*Brief*.
Give back the exact lines spanning from the line with "upper_handle();" to the line with "frame = import_model()", with both of those lines included and no others.

*Given data*.
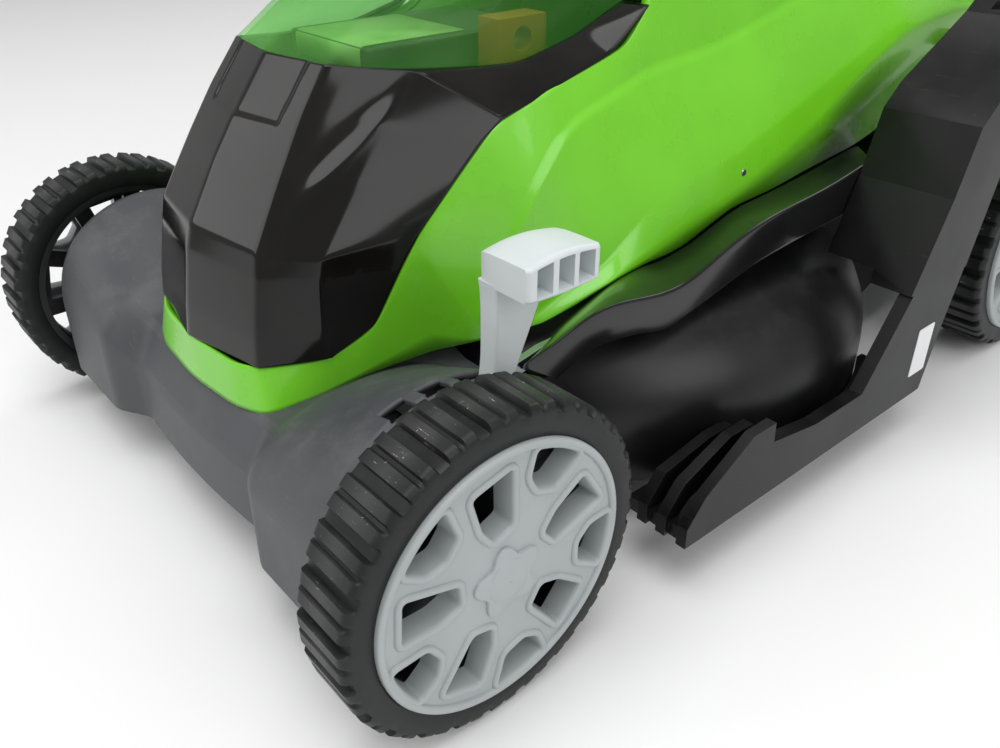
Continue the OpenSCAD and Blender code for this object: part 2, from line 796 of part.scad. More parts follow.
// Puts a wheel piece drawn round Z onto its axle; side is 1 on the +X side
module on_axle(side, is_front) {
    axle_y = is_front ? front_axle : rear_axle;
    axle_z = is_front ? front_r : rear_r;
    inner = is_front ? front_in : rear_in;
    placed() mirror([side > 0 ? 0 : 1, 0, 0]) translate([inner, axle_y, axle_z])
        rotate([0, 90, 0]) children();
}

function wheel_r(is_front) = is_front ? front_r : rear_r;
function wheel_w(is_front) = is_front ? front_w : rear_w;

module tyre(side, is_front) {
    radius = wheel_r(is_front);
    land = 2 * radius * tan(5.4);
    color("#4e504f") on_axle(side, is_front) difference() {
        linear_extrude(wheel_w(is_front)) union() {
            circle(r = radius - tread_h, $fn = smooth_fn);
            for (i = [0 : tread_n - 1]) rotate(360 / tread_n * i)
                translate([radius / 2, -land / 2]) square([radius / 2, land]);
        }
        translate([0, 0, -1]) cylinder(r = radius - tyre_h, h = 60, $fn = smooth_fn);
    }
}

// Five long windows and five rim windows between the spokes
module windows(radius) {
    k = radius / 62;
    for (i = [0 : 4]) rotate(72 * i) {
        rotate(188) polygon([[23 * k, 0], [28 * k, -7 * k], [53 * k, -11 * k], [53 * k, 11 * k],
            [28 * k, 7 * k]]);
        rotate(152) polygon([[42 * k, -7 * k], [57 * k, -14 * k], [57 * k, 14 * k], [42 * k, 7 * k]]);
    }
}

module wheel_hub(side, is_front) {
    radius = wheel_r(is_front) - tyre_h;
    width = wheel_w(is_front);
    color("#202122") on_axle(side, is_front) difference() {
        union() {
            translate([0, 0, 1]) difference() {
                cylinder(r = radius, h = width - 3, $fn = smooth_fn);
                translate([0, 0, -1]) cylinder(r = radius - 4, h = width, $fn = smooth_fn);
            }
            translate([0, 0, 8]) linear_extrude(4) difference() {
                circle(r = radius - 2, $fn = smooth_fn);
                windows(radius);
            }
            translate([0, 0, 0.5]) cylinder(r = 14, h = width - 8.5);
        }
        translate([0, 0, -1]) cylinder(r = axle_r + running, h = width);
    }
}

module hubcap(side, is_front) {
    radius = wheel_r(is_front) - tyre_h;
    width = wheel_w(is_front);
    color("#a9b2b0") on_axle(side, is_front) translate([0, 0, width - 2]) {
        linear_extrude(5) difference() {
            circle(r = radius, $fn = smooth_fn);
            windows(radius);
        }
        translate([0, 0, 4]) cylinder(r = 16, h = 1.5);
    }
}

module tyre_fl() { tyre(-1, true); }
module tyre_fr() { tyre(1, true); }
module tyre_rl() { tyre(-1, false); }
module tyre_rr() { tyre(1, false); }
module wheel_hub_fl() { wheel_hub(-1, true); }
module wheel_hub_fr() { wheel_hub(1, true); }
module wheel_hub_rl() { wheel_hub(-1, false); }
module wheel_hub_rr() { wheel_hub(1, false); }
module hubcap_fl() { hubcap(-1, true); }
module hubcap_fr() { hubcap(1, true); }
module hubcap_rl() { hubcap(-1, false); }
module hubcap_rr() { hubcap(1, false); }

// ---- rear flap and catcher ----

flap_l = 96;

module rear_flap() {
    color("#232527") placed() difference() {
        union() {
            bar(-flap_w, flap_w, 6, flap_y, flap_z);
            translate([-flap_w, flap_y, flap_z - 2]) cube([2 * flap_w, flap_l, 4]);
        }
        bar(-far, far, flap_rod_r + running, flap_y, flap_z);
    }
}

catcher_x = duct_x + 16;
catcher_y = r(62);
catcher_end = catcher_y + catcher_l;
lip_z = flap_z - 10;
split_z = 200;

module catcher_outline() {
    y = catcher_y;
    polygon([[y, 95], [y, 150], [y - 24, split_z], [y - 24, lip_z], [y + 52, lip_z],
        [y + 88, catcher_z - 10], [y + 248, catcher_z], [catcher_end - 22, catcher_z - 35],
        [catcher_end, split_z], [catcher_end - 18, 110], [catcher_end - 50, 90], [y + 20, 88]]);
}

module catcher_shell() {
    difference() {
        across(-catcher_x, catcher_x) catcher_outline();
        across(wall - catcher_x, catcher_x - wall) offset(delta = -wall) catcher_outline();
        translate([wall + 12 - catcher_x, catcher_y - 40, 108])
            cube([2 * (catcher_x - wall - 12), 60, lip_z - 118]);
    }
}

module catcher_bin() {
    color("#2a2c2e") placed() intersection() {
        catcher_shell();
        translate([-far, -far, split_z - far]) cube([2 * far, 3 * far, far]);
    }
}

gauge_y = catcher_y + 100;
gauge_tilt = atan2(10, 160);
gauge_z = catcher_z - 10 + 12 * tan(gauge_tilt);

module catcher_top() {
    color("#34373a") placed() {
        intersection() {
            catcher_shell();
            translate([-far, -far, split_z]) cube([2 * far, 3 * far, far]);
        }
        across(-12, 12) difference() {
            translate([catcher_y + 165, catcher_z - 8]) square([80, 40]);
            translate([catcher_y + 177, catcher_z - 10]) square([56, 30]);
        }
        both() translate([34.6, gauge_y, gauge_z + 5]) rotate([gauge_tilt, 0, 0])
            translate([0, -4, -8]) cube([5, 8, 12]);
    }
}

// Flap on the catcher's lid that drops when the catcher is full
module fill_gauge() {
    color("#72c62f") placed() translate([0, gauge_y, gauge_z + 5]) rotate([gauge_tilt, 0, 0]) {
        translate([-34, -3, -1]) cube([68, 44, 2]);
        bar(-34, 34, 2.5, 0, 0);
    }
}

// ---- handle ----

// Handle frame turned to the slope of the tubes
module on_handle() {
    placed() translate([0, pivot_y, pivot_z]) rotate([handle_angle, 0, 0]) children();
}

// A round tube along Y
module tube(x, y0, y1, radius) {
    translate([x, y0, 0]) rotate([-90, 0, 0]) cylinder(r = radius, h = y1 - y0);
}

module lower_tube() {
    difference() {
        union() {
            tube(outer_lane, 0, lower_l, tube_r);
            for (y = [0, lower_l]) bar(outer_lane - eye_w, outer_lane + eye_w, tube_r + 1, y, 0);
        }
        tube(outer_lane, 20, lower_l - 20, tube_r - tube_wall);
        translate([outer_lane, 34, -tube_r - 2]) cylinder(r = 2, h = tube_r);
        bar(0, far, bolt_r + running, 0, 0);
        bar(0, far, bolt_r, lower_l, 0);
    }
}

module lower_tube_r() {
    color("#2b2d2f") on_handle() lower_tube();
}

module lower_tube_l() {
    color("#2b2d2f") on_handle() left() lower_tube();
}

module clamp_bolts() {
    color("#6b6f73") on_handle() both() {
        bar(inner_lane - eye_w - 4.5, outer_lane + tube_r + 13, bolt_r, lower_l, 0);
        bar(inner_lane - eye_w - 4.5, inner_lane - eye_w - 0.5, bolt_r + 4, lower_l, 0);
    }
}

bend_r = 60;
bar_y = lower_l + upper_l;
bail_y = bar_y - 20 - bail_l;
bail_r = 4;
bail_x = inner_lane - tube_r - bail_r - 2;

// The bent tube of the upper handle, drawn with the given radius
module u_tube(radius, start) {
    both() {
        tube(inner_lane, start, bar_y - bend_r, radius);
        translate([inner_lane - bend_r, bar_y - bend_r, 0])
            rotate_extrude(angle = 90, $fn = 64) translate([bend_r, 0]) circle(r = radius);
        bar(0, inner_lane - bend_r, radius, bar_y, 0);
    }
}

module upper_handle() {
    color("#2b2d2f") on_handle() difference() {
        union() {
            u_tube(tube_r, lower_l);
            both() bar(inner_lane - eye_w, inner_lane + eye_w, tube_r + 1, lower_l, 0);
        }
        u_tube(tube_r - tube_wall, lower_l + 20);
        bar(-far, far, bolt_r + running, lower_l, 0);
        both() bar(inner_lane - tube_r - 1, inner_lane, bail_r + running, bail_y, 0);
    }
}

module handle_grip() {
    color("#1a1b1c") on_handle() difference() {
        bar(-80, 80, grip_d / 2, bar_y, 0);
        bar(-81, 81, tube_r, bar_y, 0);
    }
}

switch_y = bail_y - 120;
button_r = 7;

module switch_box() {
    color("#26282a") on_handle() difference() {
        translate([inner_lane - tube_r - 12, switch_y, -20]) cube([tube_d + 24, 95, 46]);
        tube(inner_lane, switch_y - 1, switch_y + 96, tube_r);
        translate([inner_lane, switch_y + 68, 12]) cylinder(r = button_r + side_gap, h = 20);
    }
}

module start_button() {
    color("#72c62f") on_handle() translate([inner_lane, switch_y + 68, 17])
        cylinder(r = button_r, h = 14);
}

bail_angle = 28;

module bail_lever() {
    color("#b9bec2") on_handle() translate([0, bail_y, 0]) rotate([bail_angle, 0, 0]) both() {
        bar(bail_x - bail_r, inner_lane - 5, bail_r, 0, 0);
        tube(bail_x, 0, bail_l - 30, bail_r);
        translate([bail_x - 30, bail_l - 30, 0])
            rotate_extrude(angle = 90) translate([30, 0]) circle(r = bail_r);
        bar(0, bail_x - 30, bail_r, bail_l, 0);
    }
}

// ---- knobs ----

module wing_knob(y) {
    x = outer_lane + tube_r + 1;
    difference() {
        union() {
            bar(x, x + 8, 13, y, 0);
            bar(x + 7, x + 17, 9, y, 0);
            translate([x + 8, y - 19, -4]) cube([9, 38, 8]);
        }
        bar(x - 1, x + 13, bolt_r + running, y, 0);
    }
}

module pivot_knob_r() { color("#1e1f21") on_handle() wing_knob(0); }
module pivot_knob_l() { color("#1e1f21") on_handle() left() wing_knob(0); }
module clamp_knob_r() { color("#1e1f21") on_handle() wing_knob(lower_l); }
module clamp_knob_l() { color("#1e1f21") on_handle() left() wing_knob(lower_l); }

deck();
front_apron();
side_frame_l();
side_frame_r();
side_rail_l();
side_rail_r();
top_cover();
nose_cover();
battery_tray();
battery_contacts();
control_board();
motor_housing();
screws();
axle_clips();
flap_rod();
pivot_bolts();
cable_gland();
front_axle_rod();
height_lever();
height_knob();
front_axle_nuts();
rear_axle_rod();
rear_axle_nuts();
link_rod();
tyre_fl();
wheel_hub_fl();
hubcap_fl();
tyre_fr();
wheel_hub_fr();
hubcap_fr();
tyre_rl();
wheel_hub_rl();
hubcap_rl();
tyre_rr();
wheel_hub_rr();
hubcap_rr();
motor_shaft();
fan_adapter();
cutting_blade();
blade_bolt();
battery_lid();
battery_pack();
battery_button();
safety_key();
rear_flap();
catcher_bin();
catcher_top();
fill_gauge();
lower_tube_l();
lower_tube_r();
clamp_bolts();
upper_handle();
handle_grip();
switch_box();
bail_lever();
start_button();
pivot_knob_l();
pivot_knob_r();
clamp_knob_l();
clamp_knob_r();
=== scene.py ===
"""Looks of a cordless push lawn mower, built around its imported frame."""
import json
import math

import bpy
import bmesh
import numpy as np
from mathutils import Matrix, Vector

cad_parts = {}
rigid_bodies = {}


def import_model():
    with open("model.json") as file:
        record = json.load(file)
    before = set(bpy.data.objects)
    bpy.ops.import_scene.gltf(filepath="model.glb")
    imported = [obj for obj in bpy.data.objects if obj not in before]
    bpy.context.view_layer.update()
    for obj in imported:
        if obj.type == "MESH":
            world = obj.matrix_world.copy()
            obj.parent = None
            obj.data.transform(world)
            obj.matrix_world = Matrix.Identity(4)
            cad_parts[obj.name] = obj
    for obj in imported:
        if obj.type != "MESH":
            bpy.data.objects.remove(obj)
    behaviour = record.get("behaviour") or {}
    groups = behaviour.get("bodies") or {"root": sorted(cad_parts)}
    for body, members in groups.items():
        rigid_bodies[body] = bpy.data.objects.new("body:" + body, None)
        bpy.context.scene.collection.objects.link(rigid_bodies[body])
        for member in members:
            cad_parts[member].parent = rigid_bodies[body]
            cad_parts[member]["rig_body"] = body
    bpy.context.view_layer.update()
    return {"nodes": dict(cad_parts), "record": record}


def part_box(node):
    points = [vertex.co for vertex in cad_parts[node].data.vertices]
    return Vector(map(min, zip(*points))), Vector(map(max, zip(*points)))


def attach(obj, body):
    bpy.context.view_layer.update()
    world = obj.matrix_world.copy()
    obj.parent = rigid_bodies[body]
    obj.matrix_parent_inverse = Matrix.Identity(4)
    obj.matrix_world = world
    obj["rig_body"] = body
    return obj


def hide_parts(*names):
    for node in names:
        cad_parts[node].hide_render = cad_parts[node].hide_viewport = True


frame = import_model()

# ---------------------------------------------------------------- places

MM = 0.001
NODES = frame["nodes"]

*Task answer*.
upper_handle();
handle_grip();
switch_box();
bail_lever();
start_button();
pivot_knob_l();
pivot_knob_r();
clamp_knob_l();
clamp_knob_r();
=== scene.py ===
"""Looks of a cordless push lawn mower, built around its imported frame."""
import json
import math

import bpy
import bmesh
import numpy as np
from mathutils import Matrix, Vector

cad_parts = {}
rigid_bodies = {}


def import_model():
    with open("model.json") as file:
        record = json.load(file)
    before = set(bpy.data.objects)
    bpy.ops.import_scene.gltf(filepath="model.glb")
    imported = [obj for obj in bpy.data.objects if obj not in before]
    bpy.context.view_layer.update()
    for obj in imported:
        if obj.type == "MESH":
            world = obj.matrix_world.copy()
            obj.parent = None
            obj.data.transform(world)
            obj.matrix_world = Matrix.Identity(4)
            cad_parts[obj.name] = obj
    for obj in imported:
        if obj.type != "MESH":
            bpy.data.objects.remove(obj)
    behaviour = record.get("behaviour") or {}
    groups = behaviour.get("bodies") or {"root": sorted(cad_parts)}
    for body, members in groups.items():
        rigid_bodies[body] = bpy.data.objects.new("body:" + body, None)
        bpy.context.scene.collection.objects.link(rigid_bodies[body])
        for member in members:
            cad_parts[member].parent = rigid_bodies[body]
            cad_parts[member]["rig_body"] = body
    bpy.context.view_layer.update()
    return {"nodes": dict(cad_parts), "record": record}


def part_box(node):
    points = [vertex.co for vertex in cad_parts[node].data.vertices]
    return Vector(map(min, zip(*points))), Vector(map(max, zip(*points)))


def attach(obj, body):
    bpy.context.view_layer.update()
    world = obj.matrix_world.copy()
    obj.parent = rigid_bodies[body]
    obj.matrix_parent_inverse = Matrix.Identity(4)
    obj.matrix_world = world
    obj["rig_body"] = body
    return obj


def hide_parts(*names):
    for node in names:
        cad_parts[node].hide_render = cad_parts[node].hide_viewport = True


frame = import_model()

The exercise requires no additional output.